Taliban'ın Afganistan'a ilerleyişi ile ilgili bu sabah ZDF televizyonuna açıklamalarda bulunan Almanya Dışişleri Bakanı Heiko Maas, Taliban'ın ülke yönetimini ele geçirmesi ve hilafet kurması durumunda mali yardımları kesme tehdidinde bulundu. Maas, "Her yıl 430 milyon euro veriyoruz. Taliban'ın ülkeyi tamamen ele geçirmesi, şeiratı getirmesi ve ülkeyi bir hilafete dönüştürmesi durumundu bir cent bile vermeyeceğiz" dedi. Uluslararası yardımlar olmadan Afganistan'ın tek başına ayakta durmaya gücü olmadığını belirten Maas, Taliban'ın bu yardımlara muhtaç olduğunun açık olduğunu söyledi.

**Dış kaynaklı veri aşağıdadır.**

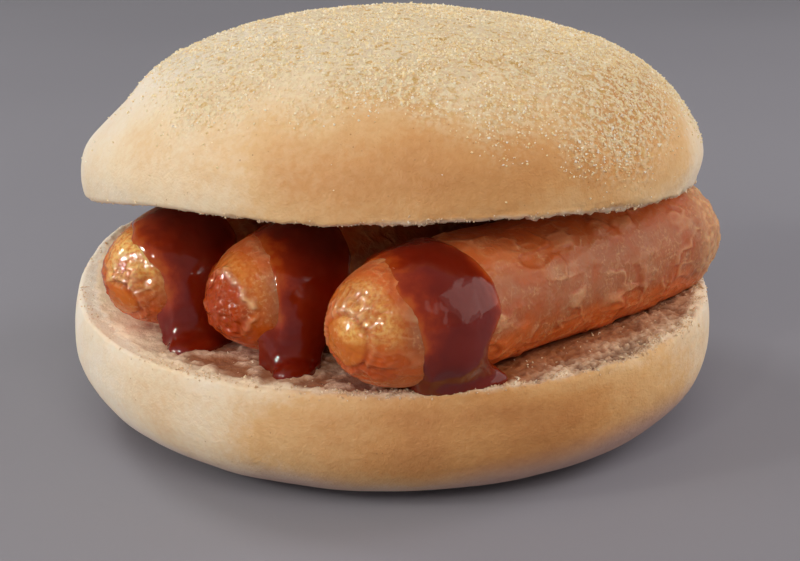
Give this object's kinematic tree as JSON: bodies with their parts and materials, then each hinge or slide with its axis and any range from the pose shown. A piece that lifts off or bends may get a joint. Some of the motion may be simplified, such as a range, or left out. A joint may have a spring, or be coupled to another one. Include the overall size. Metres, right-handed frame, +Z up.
{
  "type": "sausage breakfast roll",
  "caption": "Split soft round bread roll holding cooked sausages side by side, with thick brown sauce poured over their front ends.",
  "frame": {"origin": "on the table, under the middle of the whole object's bounding box", "axes": "+Z up, +Y from the front of the roll to its back, +X to the right. The sausages run from the front left to the back right."},
  "size_m": [0.122, 0.1246, 0.0771],
  "materials": {
    "bread": "matt baked bread crust, cream to golden brown, with a dusting of semolina and a porous pale crumb",
    "sausage": "shiny, finely wrinkled fried sausage casing, orange brown to pinkish beige",
    "sauce": "wet, very glossy dark red-brown sauce, redder and slightly clear where it is thin"
  },
  "bodies": {
    "root": {"roll_heel": "bread", "roll_crown": "bread", "sausage_left": "sausage", "sausage_middle": "sausage", "sausage_right": "sausage", "sauce": "sauce"}
  },
  "joints": []
}
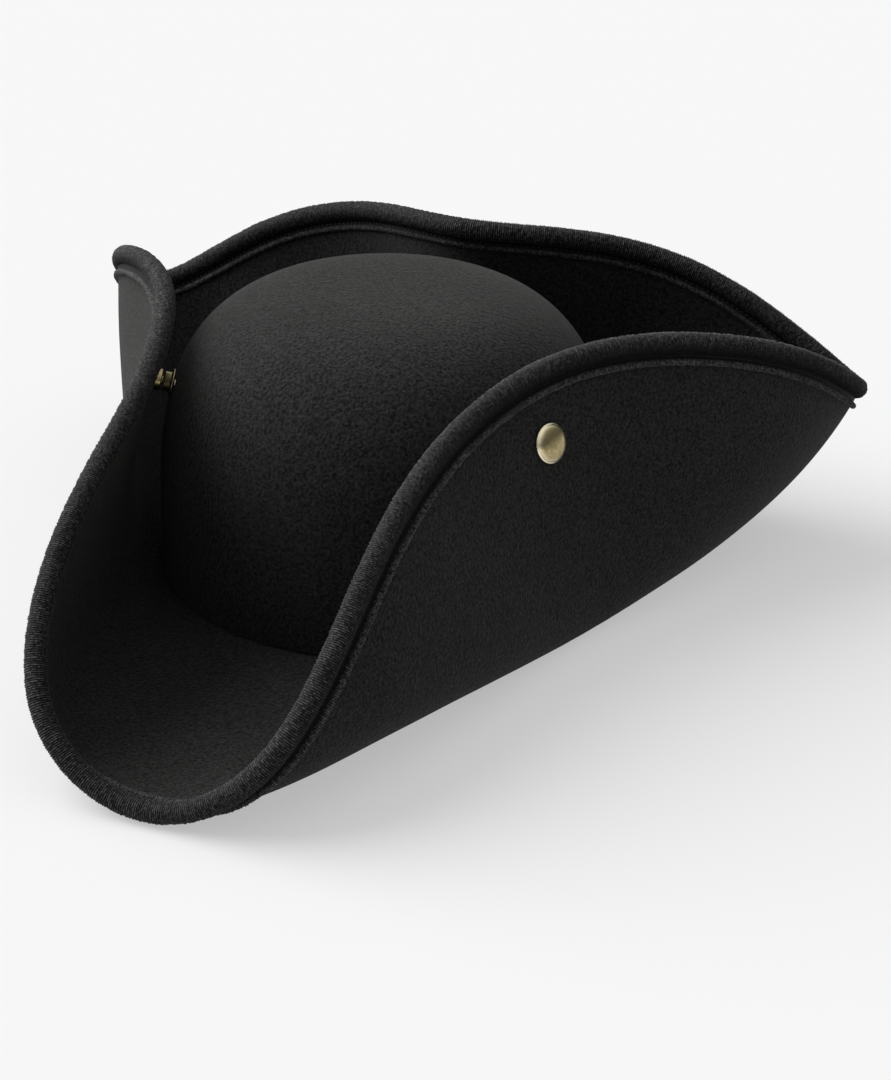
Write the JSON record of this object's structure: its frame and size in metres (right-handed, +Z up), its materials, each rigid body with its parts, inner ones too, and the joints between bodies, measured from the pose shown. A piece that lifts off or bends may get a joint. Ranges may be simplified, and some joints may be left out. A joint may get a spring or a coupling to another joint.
{
  "type": "pirate hat",
  "caption": "Three-cornered felt costume hat with a domed crown and a bound brim turned up in flaps that snap to the crown and fold outward.",
  "frame": {"origin": "middle of the bounding box at its lowest level, on the surface that the hat stands on", "axes": "+Z up through the crown; -Y towards the front corner of the brim, so the wearer's left is +X"},
  "size_m": [0.3534, 0.3576, 0.125],
  "materials": {
    "felt": "matte pressed felt with a short nap",
    "binding": "rib-knit tape",
    "cord": "cotton filler cord",
    "sweatband": "cotton twill tape",
    "brass": "satin",
    "steel": "nickel plated"
  },
  "bodies": {
    "hat": {"crown": "felt", "sweatband": "sweatband", "brim_base": "felt", "front_binding": "binding", "front_cord": "cord", "rear_left_binding": "binding", "rear_left_cord": "cord", "rear_right_binding": "binding", "rear_right_cord": "cord", "left_snap_stud": "brass", "left_snap_post": "steel", "right_snap_stud": "brass", "right_snap_post": "steel", "back_snap_stud": "brass", "back_snap_post": "steel"},
    "left_flap_body": {"left_flap": "felt", "left_flap_binding": "binding", "left_flap_cord": "cord", "left_snap_cap": "brass", "left_snap_socket": "brass"},
    "right_flap_body": {"right_flap": "felt", "right_flap_binding": "binding", "right_flap_cord": "cord", "right_snap_cap": "brass", "right_snap_socket": "brass"},
    "back_flap_body": {"back_flap": "felt", "back_flap_binding": "binding", "back_flap_cord": "cord", "back_snap_cap": "brass", "back_snap_socket": "brass"}
  },
  "joints": [
    {"name": "left_flap_fold", "type": "hinge", "parent": "hat", "child": "left_flap_body", "pos_m": [0.10635, 0.00659, 0.009], "axis": [0.349, 0.9371, 0], "range_deg": [0, 35]},
    {"name": "right_flap_fold", "type": "hinge", "parent": "hat", "child": "right_flap_body", "pos_m": [-0.10635, 0.00659, 0.009], "axis": [0.349, -0.9371, 0], "range_deg": [0, 35]},
    {"name": "back_flap_fold", "type": "hinge", "parent": "hat", "child": "back_flap_body", "pos_m": [0, 0.1537, 0.009], "axis": [-1, 0, 0], "range_deg": [0, 35]}
  ]
}
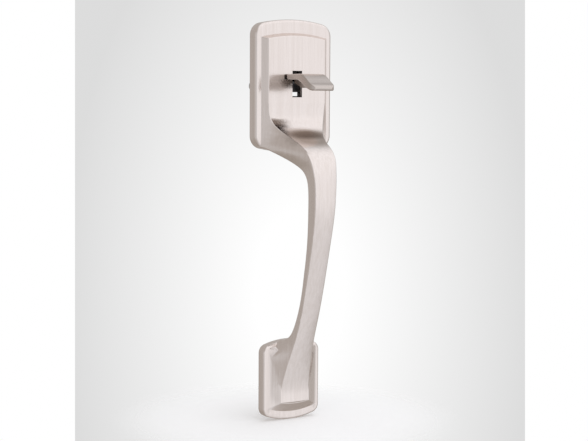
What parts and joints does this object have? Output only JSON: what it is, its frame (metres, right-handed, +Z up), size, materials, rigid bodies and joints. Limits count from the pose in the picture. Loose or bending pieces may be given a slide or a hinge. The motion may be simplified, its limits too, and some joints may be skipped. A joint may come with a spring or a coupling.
{
  "type": "entry door handleset",
  "caption": "Entry door handleset in satin nickel: arched plate with a raised panel and thumbpiece, a bowed grip and an arched foot, with its latch drive behind.",
  "frame": {"origin": "the latch spindle's axis in the plane of the door's face, midway between the two through-bolt posts", "axes": "+Z up along the handle, -Y out of the door towards the hand, +Y into the door, +X to the right seen from outside"},
  "size_m": [0.0634, 0.107, 0.2933],
  "materials": {
    "satin_nickel": "satin",
    "steel": "satin",
    "zinc_plate": "satin",
    "spring_steel": "satin",
    "brass": "satin",
    "rubber": "matte"
  },
  "bodies": {
    "trim": {"handle_body": "satin_nickel", "thumbpiece_pin": "steel", "pin_clips": "steel", "thumbpiece_spring": "spring_steel", "stop_bumper": "rubber", "back_plate": "zinc_plate", "back_plate_screws": "steel", "latch_bracket": "zinc_plate", "bracket_screws": "steel", "bracket_bushing": "brass", "cam_washer": "steel", "cam_return_spring": "spring_steel", "spring_anchor_pin": "steel", "left_mounting_post": "steel", "right_mounting_post": "steel", "lower_mounting_post": "steel"},
    "thumb_lever": {"thumbpiece": "satin_nickel"},
    "latch_drive": {"drive_cam": "steel", "cam_retaining_ring": "steel", "spindle": "steel", "spindle_pin": "steel"}
  },
  "joints": [
    {"name": "thumb_press", "type": "hinge", "parent": "trim", "child": "thumb_lever", "pos_m": [0, -0.0052, 0.0064], "axis": [1, 0, 0], "range_deg": [0, 20], "stiffness_Nm_per_rad": 0.25, "springref_deg": -20.05, "deforming": ["thumbpiece_spring"]},
    {"name": "cam_turn", "type": "hinge", "parent": "trim", "child": "latch_drive", "pos_m": [0, 0, 0], "axis": [0, 1, 0], "range_deg": [0, 36], "stiffness_Nm_per_rad": 0.05, "springref_deg": -11.46, "deforming": ["cam_return_spring"]}
  ],
  "couplings": [
    {"joint": "cam_turn", "follows": "thumb_press", "ratio": 1.8}
  ]
}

Taliban'ın tek başına ülkenin başına geçmesi söz konusu olmayacağı, hükümetin önemli bir parçası olmayı isteyeceği öngörüsünde bulunan Maas, bunun da anayasanın nasıl olacağı ve hangi hakların verileceği ile ilgili olduğunu kaydetti.
Maas, uluslararası birliklerin çekilmesinin ardından Taliban'ın kontrolündeki bölgelerin sayısını artırması ile ilgili olarak ABD'nin Afganistan çekilme kararına atıfta bulundu. Maas, "Bu (ABD'nin çekilme kararı), tüm NATO birliklerinin ülkeyi terk etmek zorunda olduğu anlamına geliyordu. Çünkü Amerikan güçleri olmadan oraya hiç kimse askerini güvenle gönderemez" ifadelerini kullandı. Maas, Alman hükümetinin aslında daha uzun bir görevi hesapladığını, ancak NATO dışında hareket edemediğini de sözlerine ekledi.
Almanya Savunma Bakanı Annegret Kramp-Karrenbauer de bu sabah Deutschlandfunk Radyosu'na Amerikan istihbarat servislerinin başkent Kabil'in 90 ila 120 gün içinde Taliban'ın eline geçebileceği yönündeki tahminini değerlendirdi. Bunu "en kötü senaryo" olarak nitelendiren Kramp-Karrenbauer, Taliban'ın Kabil'e doğru ilerleyişi ile ilgili farklı analizler olduğunu, çünkü Taliban'ın Kabil konusunda farklı bir strateji izlediğini söyledi. Kramp-Karrenbauer, şu anda Taliban'ın Kabil konusundaki tavrıyla ilgili yargıda bulunmanın güç olduğunu dile getirdi.
Öte yandan Almanya, Afganistan'daki vatandaşlarına ülkeyi tarifeli uçaklarla terk etmeleri çağrısı yaptı. Almanya'nın Kabil'deki temsilciliğinden yapılan açıklamada, güvenlik durumunun giderek kötüleşmesi nedeniyle ticari uçuşların devam edeceği konusunda garanti verilemeyeceği, bu nedenle de en kısa sürede ülkeyi terk etmelerini istedi. ABD, İngiltere ile birlikte çok sayıda ülke geçen haftadan bu yana vatandaşlarına Afganistan'ı terk etme çağrısı yapıyor.
Geçen Mayıs ayında ABD'nin askerlerini çekmeye başlamasının ardından NATO komutasındaki uluslararası birlikler de Afganistan'dan hızla çekildi. NATO yetkililerinin geçen Temmuz ayı ortasında verdiği bilgiye göre Afganistan'da şu anda NATO'nun komutası altında hiçbir askeri birlik kalmadı. Yetkililer, Afganistan'da askeri varlığını sürdüren Amerikan ve Türk birliklerinin ise artık kendi ulusal ordularının emir komuta zincirine bağlı olduğunu kaydetmişti.
Türkiye, Haziran ayındaki NATO zirvesinde, uluslararası birliklerin çekilmesinin ardından Kabil'deki uluslararası havalimanının güvenliğini ve işletmesini sağlamaya talip olmuştu. Bu konuda ABD ve Türkiye arasında görüşmeler yürütülüyor. Cumhurbaşkanı Recep Tayyip Erdoğan da dün akşam katıldığı bir canlı yayında "Taliban'la bazı görüşmelere varıncaya dek şu an da ilgili kurumlarımız çalışıyor. Hatta belki ben bile onların lideri durumunda olacak olanı kabul etme durumum olabilir" açıklamasını yaptı.